Em sua opinião, os Contratos de Investimento Conversível em Capital Social (CICC) devem se tornar importantes formas de aporte de recursos de investidores em startups? Há uma tendência de seu uso, em detrimento dos contratos mútuos conversíveis?
Felipe Hanszmann, Caio Brandão e Maria Rosandiski: A nosso ver, os modelos já existentes no mercado (dentre eles o MAIS) já oferecem ferramentas satisfatórias para reduzir o custo de transação para investimentos early stage. Assim, a criação de mais um modelo de contrato por meio de alteração legal talvez não estabeleça um novo paradigma capaz de impactar significativamente o ecossistema – inclusive o próprio tratamento fiscal a ser dado ao CICC permanece uma incógnita, e seus efeitos podem vir a ser severos, tal qual ocorreu com o Contrato de Investimento Anjo, criado anos atrás e que jamais ganhou tração por conta do regime tributário que lhe foi assegurado.
Ou seja, em termos práticos, movimentar a máquina legislativa para instituir um novo modelo contratual cujos resultados nos parecem que já foram alcançados pelas iniciativas do setor privado poderia ser considerado ineficiente.

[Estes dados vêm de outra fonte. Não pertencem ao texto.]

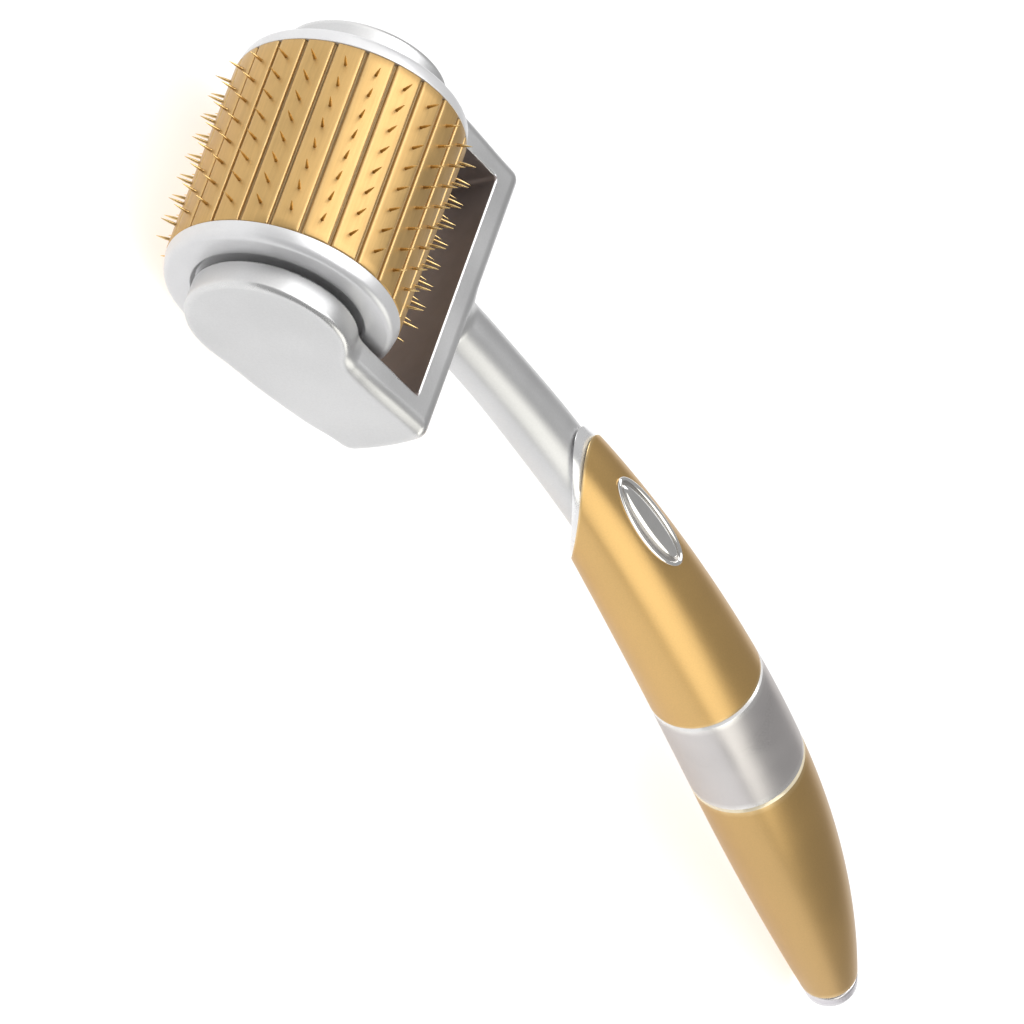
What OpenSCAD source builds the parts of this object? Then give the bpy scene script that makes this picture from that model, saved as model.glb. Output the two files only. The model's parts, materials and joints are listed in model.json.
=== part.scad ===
// Derma roller: a needle drum that turns on an axle in a U-shaped head, on a bowed handle.
// Everything is drawn in the head frame and then laid down by rest_pose().
// Head frame: origin at the drum centre, X along the axle, Y towards the handle, Z out of the
// side with the badge. Row frame: the roller lies on its needles and its tail, Z is up.

/* [Drum] */
// Length of the needled part of the drum
drum_w = 20; // [18:0.5:22]
// Radius of the slats' outer surface
drum_r = 11.1; // [10:0.1:12]
// Number of slats round the drum
slat_count = 24; // [16:1:30]
// Radial thickness of a slat
slat_t = 1.6; // [1.2:0.1:2]
// Width of the groove between two slats
groove_w = 0.34; // [0.1:0.02:0.6]
// Turn of the needle rows from the top of the head frame, in degrees
row_phase = 11.2; // [0:0.1:15]

/* [Needles] */
// Needles in one row
needles_per_row = 8; // [4:1:9]
// Distance between neighbouring needles of a row
needle_pitch = 2.27; // [1.8:0.01:2.4]
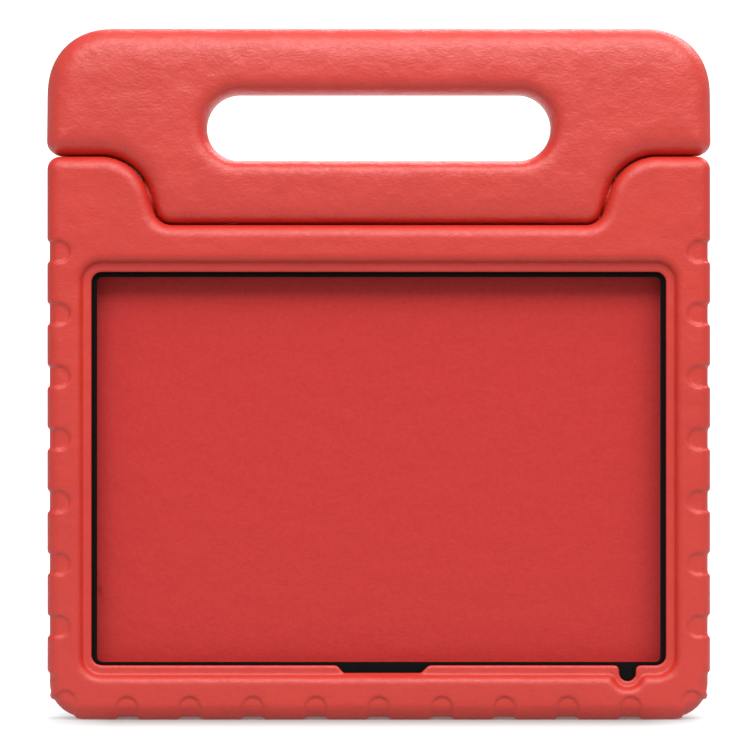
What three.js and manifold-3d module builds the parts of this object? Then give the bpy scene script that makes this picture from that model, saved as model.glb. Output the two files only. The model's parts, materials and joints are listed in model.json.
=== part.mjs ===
// A foam bumper case for a 10-inch class tablet, with a carrying handle that swings back to become a stand.
// Millimetres, +Z up, +X to the right as seen from the front, front face towards -Y.
// The origin is at the middle of the case's underside. The case stands upright on its bottom edge.
import * as THREE from "three";
import { mergeVertices } from "three/addons/utils/BufferGeometryUtils.js";
import Module from "manifold-3d";

const wasm = await Module();
wasm.setup();

// ---- Driving dimensions ----
const TABLET = { width: 250.6, height: 174.1, depth: 7.5 }; // what the case holds, on its long side
const TABLET_PLAY = 0.8; // how much wider and taller the pocket is than the tablet
const POCKET_CENTRE_Z = 106.5;
const POCKET_CORNER = 8;

const BODY = { halfWidth: 141, front: -13, back: 11, corner: 16, edge: 5 };
const EAR = { top: 239.4, corner: 5.5, shoulderX: 118.5, shoulderRadius: 21 };
const SADDLE = { floor: 210.3, halfWidth: 88, filletRadius: 8 }; // the dip between the ears
const SEAM = 0.7; // gap between the handle and the body

const LIP = { cover: 3.3, strip: 3.4, slope: 2.2, top: -9.8, under: -7.4, corner: 4.3 };
const LINER = { width: 262, height: 186, thickness: 1.2, showSide: 2.1, showBottom: 1.6, corner: 7 };
const POCKET = { front: -5.6, back: 2.3 };
const FIT = 0.3; // gap left between pieces that touch

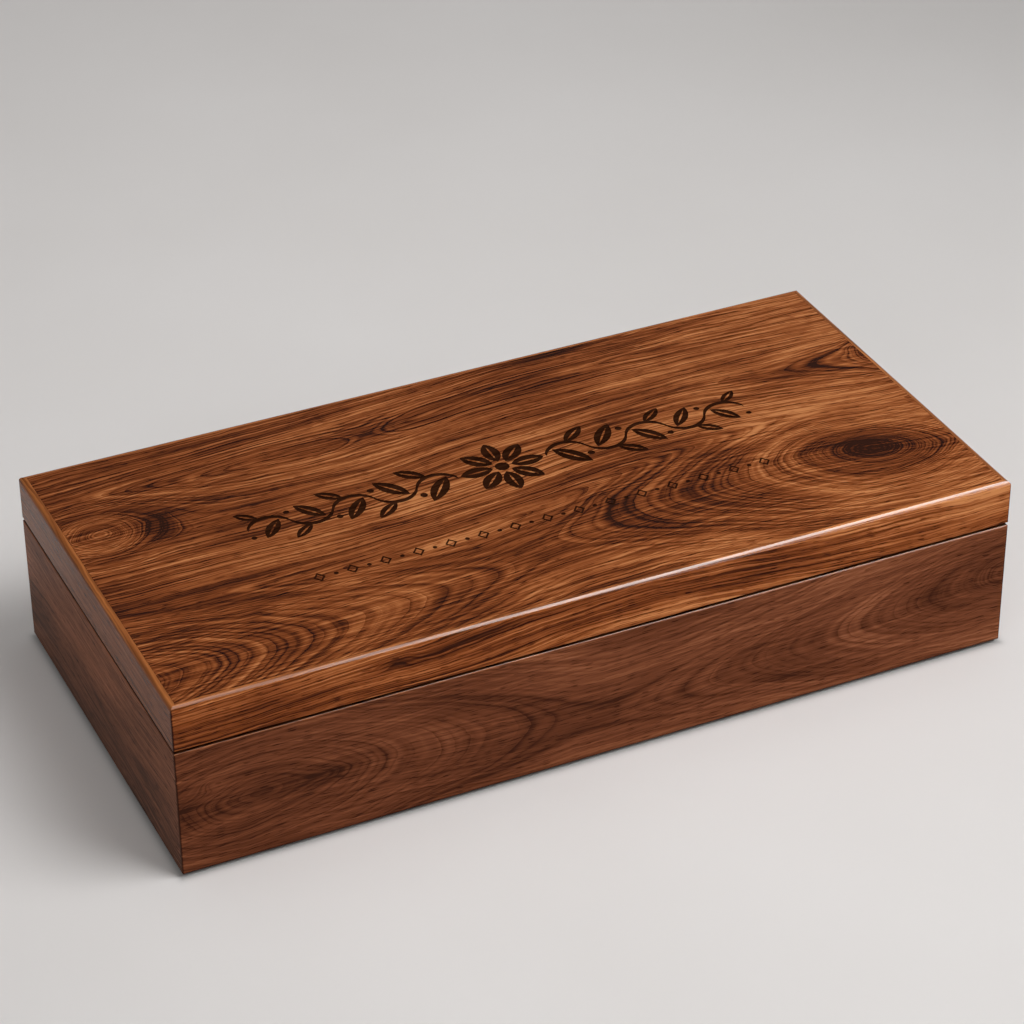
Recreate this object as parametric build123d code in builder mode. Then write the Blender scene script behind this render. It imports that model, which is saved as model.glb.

Por outro lado, um outro tema que demanda alteração legal e, portanto, poderia ser compreendido pelo PLP, seria a permissão expressa para emissão de bônus de subscrição por sociedades limitadas – que nos parece que geraria um impacto mais relevante do que o CICC –, assim como a formalização da inaplicabilidade de tributação de ágio em decorrência do aumento de capital social por força do exercício de tais bônus. Ou seja, a criação de algo efetivamente novo poderia agregar valor consideravelmente maior ao ecossistema de inovação nacional e atender aos anseios do mercado. Entende-se que o impacto positivo de tais mudanças seria substancial, uma vez que adicionaria uma nova ferramenta – e bastante relevante – ao estojo do mercado. Ficamos na torcida para que nossos legisladores, à vista de tais benefícios, possam contemplar tais ajustes no âmbito do PL.